Posted 28 February 2008 - 01:03 AM
The only problem I would have with cutting and using a fresh tree is that the lumber wouldn't be kiln dried. There would be a high moisture content. I don't think that would be very conducive to lure building, or much else for that matter....
Posted 28 February 2008 - 09:07 AM
I heard somewhere that you can take pieces of poplar and effectively "kiln dry" them in the microwave on 20% power until all the moisture is evaporated out
Posted 28 February 2008 - 09:08 AM
I think you can cut you wood into smaller pieces and dry it yourself fairly quickly in a microwave or toaster oven. I'm not exactly sure how you can tell when the piece is dry, perhaps someone else has tried this and can offer some insight. Or, just experiment on your own and see.

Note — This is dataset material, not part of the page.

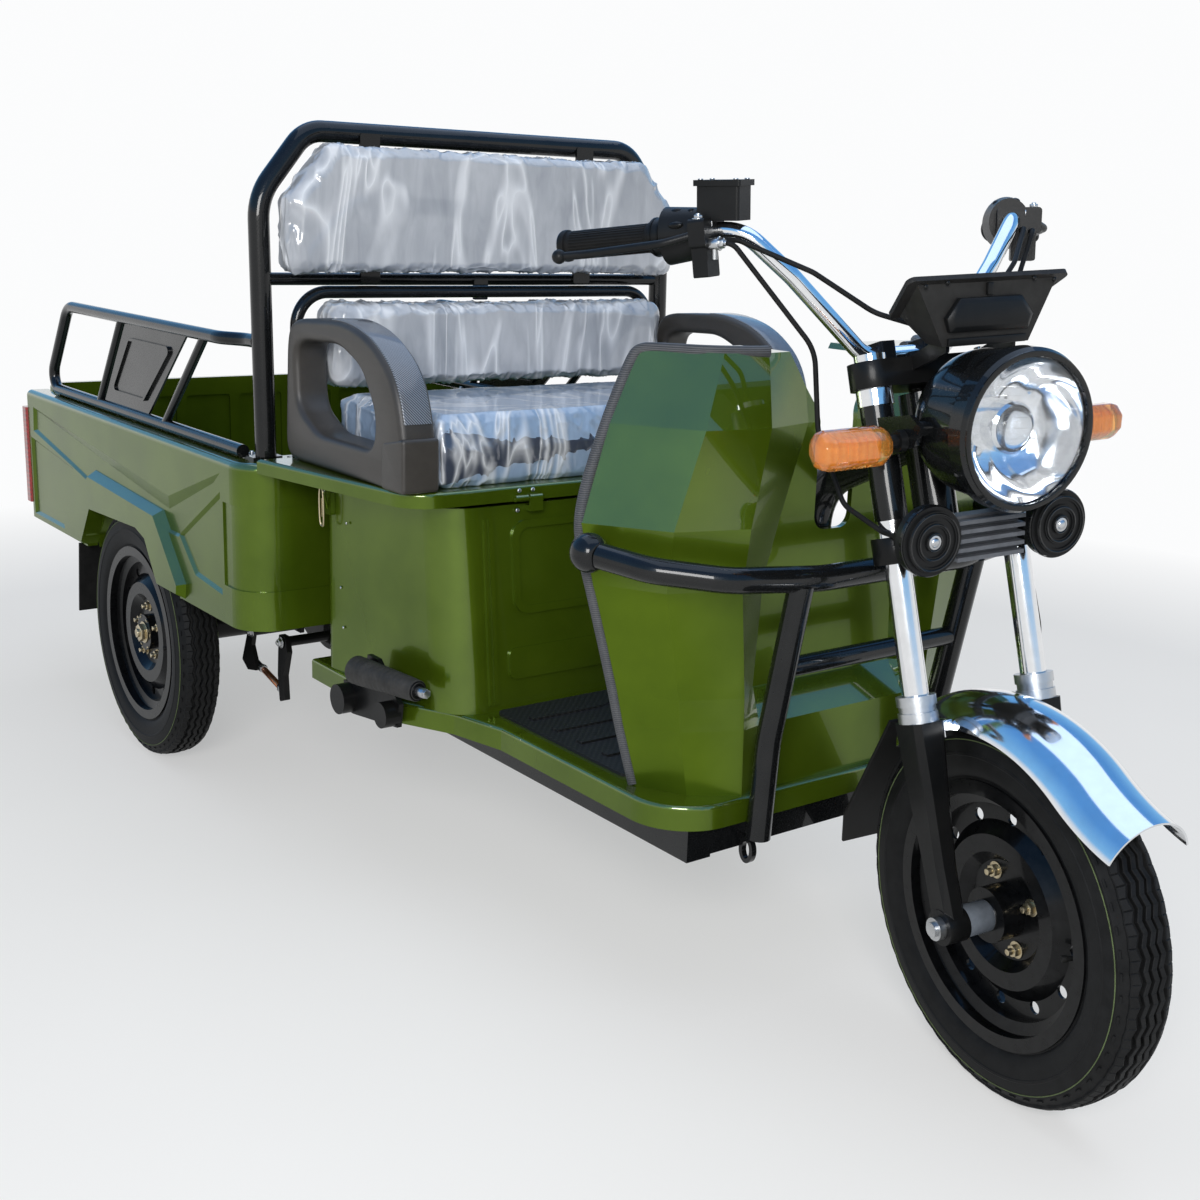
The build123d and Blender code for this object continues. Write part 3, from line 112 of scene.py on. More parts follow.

Posted 28 February 2008 - 09:43 AM
This is as much a question of time as it is a question of money, if not more. If you're going to spend about 3 to 5 hours working on something, you probably want it to succeed. Thus, the risk of having a lure split or check, or fail to hold primer and paint because of its moisture content it generally too high, especially when the relative (cheap) price of wood is factored in.
If you have access to a Lowes or Home Depot, you can buy a piece of poplar big enough to make at least a half dozen baits for less than $5.
To me at least, wood is among the last areas in which one should cut corners and try to save a few pennies.
Posted 28 February 2008 - 10:22 AM
i found a place that makes molding trim and custom furniture and he gives me all the short pieces i want usually they are 2 foot or longer and usually anyhwere from 2 to 3 inches thick i offerred to buy them but he said he was glad to get rid of them check the phone book for custom shops and call them you might be suprised what they will give you i could get just about every wood imagineable good luck ps i keep him in fish durning the summer for a swap off
Posted 28 February 2008 - 12:06 PM
I have heard of lathe turners soaking their green wood in alcohol for a few days. The alcohol draws out the moister in the wood and then the alcohol air dries from the wood quickly. Now you know all I know on that subject. I have also heard of the microwave trick. With that said, I know of a guy who was doing it and a hidden pitch pocket in the wood "exploded" and ruined his microwave. I have to agree with fatfingers. As small as most baits are, the purchase of a single board could keep you going for a while. Any job you do will only be as good as the materials that you start with. Just my opinion.